Mas a jovem se mete em uma encrenca quando tenta levantar dinheiro de uma maneira mais rápida do que arrumando camas e espanando móveis: resolve apostar em rinhas de carneiros. Ela tem até um bom feeling para a coisa: costuma escolher os melhores animais.

Mas um dia, após ganhar uma bolada, Houria é perseguida por outro apostador, que acha injusto o resultado da disputa ovina e quer o dinheiro que ela levou.

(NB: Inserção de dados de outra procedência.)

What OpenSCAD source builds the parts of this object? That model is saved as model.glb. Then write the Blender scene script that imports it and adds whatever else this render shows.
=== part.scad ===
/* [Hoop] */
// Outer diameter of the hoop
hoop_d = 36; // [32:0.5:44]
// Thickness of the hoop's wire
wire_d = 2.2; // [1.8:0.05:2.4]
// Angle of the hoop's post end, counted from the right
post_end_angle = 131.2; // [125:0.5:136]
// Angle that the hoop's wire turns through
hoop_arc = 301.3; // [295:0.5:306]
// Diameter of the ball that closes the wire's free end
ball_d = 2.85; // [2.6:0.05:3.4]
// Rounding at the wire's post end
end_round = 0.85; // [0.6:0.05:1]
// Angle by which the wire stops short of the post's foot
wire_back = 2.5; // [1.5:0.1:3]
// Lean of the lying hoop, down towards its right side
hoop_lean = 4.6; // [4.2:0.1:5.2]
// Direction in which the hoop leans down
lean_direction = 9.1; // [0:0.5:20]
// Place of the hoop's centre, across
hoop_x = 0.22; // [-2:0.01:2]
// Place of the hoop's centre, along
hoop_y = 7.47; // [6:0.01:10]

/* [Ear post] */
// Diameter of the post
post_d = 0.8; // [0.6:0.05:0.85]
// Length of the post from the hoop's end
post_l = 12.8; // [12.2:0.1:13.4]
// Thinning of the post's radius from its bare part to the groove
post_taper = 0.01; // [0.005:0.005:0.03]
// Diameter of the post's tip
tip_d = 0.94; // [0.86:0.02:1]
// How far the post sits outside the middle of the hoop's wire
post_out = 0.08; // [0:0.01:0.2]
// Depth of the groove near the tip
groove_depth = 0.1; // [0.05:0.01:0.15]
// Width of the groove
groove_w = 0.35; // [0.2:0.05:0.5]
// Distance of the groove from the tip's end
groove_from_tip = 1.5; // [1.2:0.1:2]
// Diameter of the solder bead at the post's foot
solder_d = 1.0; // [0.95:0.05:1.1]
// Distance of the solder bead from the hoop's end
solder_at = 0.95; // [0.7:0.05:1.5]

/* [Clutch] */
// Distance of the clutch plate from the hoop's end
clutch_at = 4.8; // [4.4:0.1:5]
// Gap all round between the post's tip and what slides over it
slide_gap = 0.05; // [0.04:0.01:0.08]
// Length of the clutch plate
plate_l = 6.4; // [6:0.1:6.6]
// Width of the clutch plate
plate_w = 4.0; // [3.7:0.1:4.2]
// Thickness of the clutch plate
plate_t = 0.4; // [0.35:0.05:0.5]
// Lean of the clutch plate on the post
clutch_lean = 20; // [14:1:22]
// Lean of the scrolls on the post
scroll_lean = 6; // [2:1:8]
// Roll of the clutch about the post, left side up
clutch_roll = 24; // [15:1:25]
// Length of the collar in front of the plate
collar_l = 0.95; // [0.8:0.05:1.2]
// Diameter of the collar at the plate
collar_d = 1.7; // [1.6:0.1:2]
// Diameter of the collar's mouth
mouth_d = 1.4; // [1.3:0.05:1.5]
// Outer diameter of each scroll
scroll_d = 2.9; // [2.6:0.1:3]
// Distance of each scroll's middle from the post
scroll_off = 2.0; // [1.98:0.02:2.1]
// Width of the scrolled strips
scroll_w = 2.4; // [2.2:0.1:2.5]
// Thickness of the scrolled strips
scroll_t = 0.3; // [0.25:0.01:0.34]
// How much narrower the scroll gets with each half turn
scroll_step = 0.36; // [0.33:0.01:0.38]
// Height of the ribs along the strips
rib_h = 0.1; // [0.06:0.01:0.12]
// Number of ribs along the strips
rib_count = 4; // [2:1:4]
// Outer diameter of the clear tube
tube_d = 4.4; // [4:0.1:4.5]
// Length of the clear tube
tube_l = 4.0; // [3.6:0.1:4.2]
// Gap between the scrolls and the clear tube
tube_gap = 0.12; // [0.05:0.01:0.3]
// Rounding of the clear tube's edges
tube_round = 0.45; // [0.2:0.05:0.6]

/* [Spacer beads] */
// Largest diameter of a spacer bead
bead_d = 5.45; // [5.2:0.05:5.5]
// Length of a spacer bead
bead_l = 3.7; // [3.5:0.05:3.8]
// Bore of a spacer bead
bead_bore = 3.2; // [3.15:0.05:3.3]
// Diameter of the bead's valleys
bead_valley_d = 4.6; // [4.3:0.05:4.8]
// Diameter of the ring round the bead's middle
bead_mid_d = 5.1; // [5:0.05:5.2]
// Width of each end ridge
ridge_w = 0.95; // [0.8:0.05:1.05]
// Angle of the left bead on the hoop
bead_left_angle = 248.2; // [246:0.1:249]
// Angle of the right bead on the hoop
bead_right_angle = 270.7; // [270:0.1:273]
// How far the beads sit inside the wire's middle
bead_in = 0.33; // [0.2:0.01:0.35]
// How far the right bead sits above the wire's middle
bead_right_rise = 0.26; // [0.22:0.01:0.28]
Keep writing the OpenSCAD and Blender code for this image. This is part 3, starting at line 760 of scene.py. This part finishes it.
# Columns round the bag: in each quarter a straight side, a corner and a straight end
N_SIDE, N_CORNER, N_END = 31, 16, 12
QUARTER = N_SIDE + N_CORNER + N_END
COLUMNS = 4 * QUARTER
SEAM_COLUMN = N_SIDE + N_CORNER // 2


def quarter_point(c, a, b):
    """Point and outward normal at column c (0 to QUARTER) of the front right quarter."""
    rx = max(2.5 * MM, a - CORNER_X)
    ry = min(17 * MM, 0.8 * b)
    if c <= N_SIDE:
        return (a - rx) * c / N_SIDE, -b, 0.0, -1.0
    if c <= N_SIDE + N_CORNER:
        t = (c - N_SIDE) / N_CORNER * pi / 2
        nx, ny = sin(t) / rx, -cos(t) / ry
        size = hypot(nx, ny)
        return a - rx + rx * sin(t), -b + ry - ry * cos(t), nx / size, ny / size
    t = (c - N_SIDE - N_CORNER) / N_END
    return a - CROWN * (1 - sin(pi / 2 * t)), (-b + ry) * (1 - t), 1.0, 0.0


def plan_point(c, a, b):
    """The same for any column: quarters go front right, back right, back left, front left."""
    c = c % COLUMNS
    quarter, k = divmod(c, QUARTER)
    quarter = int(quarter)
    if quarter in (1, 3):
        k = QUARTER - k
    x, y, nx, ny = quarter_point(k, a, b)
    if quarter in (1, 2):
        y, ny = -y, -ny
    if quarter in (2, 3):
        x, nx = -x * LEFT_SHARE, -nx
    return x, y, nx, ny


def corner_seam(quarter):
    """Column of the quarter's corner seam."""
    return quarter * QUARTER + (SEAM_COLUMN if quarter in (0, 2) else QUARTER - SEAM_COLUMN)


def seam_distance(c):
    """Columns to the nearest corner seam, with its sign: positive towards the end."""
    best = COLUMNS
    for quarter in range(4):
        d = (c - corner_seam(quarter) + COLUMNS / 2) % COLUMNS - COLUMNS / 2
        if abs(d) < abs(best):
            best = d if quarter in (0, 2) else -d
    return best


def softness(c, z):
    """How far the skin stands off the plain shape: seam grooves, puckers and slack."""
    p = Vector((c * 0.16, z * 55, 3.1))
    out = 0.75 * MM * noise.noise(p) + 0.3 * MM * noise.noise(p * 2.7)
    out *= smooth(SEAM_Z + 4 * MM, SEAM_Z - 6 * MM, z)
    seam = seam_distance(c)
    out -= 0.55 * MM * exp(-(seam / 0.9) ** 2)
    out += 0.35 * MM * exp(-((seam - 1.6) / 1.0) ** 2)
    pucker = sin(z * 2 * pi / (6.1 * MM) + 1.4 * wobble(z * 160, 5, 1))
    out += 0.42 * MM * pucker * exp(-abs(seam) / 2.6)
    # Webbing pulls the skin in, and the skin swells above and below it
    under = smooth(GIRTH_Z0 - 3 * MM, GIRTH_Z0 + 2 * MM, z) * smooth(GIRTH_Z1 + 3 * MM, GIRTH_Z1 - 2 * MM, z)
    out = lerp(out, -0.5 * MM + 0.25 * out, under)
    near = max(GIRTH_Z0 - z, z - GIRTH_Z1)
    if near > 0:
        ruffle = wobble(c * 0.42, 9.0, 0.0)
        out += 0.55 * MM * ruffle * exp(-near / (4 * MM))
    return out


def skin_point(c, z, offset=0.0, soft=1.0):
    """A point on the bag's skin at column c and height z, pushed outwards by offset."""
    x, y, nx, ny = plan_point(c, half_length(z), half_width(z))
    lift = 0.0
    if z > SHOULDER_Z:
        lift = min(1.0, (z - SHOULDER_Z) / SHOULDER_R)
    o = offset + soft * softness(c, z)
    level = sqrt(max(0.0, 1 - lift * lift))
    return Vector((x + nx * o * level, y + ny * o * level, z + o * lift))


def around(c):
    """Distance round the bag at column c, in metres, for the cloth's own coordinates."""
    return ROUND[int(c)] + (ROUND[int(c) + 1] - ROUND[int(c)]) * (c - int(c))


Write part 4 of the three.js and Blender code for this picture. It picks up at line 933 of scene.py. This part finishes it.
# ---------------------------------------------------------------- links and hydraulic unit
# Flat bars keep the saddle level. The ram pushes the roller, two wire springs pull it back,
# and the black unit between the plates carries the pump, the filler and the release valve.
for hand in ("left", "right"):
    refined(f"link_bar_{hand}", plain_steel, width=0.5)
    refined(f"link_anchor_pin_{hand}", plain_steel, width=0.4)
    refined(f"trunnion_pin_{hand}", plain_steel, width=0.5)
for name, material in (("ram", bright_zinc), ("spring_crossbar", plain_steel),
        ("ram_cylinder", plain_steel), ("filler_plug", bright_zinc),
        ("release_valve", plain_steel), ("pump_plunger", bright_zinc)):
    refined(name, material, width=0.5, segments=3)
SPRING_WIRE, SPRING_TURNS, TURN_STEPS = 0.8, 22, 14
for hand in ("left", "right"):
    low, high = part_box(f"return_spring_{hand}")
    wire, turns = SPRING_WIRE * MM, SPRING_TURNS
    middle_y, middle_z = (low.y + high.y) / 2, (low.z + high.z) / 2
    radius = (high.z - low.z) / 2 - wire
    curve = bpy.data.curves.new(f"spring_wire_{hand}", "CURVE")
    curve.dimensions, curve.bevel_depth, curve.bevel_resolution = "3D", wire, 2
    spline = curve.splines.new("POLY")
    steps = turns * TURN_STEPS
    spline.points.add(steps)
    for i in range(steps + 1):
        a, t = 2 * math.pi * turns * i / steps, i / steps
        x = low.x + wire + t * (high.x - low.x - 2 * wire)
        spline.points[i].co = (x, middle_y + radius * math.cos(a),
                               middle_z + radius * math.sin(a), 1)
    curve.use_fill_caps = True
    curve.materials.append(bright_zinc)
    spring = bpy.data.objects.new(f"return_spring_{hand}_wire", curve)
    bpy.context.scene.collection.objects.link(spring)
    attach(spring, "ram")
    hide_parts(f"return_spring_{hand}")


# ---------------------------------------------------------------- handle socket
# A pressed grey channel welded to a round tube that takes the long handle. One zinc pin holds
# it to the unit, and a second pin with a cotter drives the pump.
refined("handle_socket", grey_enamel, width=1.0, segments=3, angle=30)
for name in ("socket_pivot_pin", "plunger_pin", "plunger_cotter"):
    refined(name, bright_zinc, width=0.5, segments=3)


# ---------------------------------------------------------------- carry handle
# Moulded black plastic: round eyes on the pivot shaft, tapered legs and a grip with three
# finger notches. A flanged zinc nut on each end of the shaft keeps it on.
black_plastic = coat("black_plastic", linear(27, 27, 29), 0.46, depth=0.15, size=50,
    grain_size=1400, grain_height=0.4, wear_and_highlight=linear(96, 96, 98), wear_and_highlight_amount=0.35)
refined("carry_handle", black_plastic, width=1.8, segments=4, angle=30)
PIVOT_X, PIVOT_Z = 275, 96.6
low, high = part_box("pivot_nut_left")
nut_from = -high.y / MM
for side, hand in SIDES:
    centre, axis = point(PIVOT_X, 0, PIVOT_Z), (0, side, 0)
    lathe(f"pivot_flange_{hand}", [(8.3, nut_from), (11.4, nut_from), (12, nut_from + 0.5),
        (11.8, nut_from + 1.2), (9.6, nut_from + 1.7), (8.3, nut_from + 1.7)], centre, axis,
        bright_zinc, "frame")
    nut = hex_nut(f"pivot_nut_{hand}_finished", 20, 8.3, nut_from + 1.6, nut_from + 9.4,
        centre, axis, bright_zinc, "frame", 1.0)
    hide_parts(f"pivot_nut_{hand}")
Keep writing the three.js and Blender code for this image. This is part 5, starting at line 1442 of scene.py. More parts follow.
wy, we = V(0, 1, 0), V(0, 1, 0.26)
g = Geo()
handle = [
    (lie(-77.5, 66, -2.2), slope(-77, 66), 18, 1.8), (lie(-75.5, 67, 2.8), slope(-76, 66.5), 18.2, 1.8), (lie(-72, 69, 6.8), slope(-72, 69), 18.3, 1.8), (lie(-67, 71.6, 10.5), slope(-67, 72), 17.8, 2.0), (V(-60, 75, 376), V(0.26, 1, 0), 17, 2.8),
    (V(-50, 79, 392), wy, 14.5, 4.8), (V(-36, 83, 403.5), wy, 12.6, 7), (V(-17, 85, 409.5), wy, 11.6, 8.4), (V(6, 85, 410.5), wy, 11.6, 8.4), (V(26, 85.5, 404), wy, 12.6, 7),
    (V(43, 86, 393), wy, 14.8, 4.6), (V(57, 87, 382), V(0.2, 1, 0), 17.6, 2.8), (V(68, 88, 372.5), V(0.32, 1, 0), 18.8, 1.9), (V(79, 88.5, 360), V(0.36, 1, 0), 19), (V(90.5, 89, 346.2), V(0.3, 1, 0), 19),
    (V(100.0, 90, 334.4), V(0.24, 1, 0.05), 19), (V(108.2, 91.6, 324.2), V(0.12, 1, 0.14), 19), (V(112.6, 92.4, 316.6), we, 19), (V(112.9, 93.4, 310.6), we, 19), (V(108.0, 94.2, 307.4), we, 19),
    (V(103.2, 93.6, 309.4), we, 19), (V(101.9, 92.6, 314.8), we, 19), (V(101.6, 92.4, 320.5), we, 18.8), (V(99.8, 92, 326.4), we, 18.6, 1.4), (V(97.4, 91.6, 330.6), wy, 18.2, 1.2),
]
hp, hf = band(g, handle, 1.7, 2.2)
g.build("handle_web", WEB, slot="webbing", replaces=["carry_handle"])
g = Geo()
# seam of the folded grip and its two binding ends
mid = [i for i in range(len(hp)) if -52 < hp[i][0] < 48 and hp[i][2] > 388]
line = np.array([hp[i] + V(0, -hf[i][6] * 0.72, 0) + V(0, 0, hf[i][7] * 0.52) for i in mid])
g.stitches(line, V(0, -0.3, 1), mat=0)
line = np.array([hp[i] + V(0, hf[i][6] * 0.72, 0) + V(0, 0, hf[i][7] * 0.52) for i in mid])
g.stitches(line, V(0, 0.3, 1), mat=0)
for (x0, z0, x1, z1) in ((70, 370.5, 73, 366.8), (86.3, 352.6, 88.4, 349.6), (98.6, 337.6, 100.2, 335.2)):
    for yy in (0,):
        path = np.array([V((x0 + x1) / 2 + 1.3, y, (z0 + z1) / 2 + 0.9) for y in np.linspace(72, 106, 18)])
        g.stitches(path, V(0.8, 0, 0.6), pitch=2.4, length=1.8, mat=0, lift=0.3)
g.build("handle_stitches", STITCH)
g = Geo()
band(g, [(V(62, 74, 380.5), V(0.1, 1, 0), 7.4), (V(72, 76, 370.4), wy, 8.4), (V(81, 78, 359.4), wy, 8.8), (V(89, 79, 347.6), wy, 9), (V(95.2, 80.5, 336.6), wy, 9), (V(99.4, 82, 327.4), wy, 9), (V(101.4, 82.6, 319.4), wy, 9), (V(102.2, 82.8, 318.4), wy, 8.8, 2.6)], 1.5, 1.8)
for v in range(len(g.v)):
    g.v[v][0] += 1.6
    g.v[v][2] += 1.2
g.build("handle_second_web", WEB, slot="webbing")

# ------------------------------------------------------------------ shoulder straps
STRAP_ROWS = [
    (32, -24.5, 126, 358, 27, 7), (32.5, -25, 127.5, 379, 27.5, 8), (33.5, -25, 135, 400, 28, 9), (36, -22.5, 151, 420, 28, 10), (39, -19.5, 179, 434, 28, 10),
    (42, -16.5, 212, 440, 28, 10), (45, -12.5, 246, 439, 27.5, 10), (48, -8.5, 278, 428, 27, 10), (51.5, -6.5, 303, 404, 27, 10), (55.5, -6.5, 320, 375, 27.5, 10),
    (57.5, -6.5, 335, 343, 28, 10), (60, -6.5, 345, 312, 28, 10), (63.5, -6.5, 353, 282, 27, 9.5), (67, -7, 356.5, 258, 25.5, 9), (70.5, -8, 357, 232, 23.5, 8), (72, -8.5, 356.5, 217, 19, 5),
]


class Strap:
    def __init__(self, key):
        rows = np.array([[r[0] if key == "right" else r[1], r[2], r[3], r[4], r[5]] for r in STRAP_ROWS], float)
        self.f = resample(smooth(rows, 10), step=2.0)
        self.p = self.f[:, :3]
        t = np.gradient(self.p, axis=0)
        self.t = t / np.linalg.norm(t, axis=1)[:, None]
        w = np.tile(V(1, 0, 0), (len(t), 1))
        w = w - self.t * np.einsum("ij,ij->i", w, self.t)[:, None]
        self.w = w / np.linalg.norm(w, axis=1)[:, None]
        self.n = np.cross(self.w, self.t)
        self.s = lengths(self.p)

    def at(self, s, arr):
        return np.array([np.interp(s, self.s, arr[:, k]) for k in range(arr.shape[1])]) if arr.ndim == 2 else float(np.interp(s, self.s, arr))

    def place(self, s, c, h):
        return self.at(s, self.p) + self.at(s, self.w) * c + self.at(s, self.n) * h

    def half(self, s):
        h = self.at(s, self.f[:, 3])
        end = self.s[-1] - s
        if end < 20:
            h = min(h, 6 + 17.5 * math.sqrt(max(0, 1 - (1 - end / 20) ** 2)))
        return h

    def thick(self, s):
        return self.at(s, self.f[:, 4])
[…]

A moça é agredida e sofre ferimentos graves, tornando-se muda e incapaz de voltar a dançar.

O que vem pela frente é basicamente aquilo que mesmo um espectador sem grande imaginação seria capaz de intuir: Houria vai para a fisioterapia —no começo quer largar tudo, talvez até desistir de viver.

Mas conhece uma turma de outras pacientes dispostas a ajudá-la a enfrentar essa nova etapa —cada uma com seu trauma e seus demônios, mas todas compreendendo que, unidas, são mais fortes e capazes de superar as barreiras. Sobretudo quando Houria as introduz ao mundo da dança.

Mounia Meddour até mostra aqui e ali alguns procedimentos que a distinguem enquanto realizadora. Por exemplo, consegue em geral impor em seu longa uma atmosfera solar, até leve, o que impede que a obra se torne muito sentimental, o que é sempre um risco real em se tratando de filmes sobre superação.

Em grande parte das cenas, as personagens femininas estão simplesmente brincando umas com as outras. Parecem por vezes até crianças, falando e fazendo pequenas tolices ou coisas sem importância —aquilo que nós adultos falamos e fazemos quando queremos demonstrar afeto e não sabemos muito bem como (ou quando não queremos dar solenidade demais a isso).

Curiosamente nos faz pensar que, assim como a dança, essas brincadeirinhas rotineiras meio bobocas também são uma forma de autoexpressão: de dizer ao outro "gosto de você", "conte comigo" ou mesmo "te amo", mas sem precisar recorrer o tempo todo a palavras —e, assim, sem tornar a relação algo pesado ou por demais piegas.

A diretora é um pouco menos feliz quando tenta inserir um subtexto político no longa, com uma crítica a algumas instituições da Argélia, sobretudo a polícia e a Justiça.

Não faria mal um pouco mais de didatismo nas cenas em que o filme menciona o processo de anistia a antigos terroristas, que hoje andam soltos pelo país —o rapaz que agride a protagonista é um deles.

E há certas cenas em que as reais intenções da diretora são indecifráveis. Quando ela mostra as rinhas de carneiros, parece inicialmente interessada em fazer uma denúncia da crueldade contra animais que ocorre nessas disputas nos bairros populares de Argel.

Mas existe um tom não repreensivo, por vezes até humorístico, na forma como ela apresenta esses combates. Que não chegam a ser confrontos sanguinários —no máximo, os animais trocam cabeçadas entre si—, mas fica notório que os bichos não estavam exatamente felizes em cena.

A diretora sabe lidar melhor com os humanos —as atrizes, sobretudo. É um filme sobre o feminino, mulheres que se viram muito bem sem a presença masculina em uma sociedade islâmica patriarcal. A bela e expressiva protagonista Lyna Khoudri, que foi revelada pela própria Meddour em seu longa anterior, "Papicha", de 2018, capitaneia o elenco com firmeza e graça. É merecidamente uma das atrizes mais destacadas em sua geração no cinema francês atual.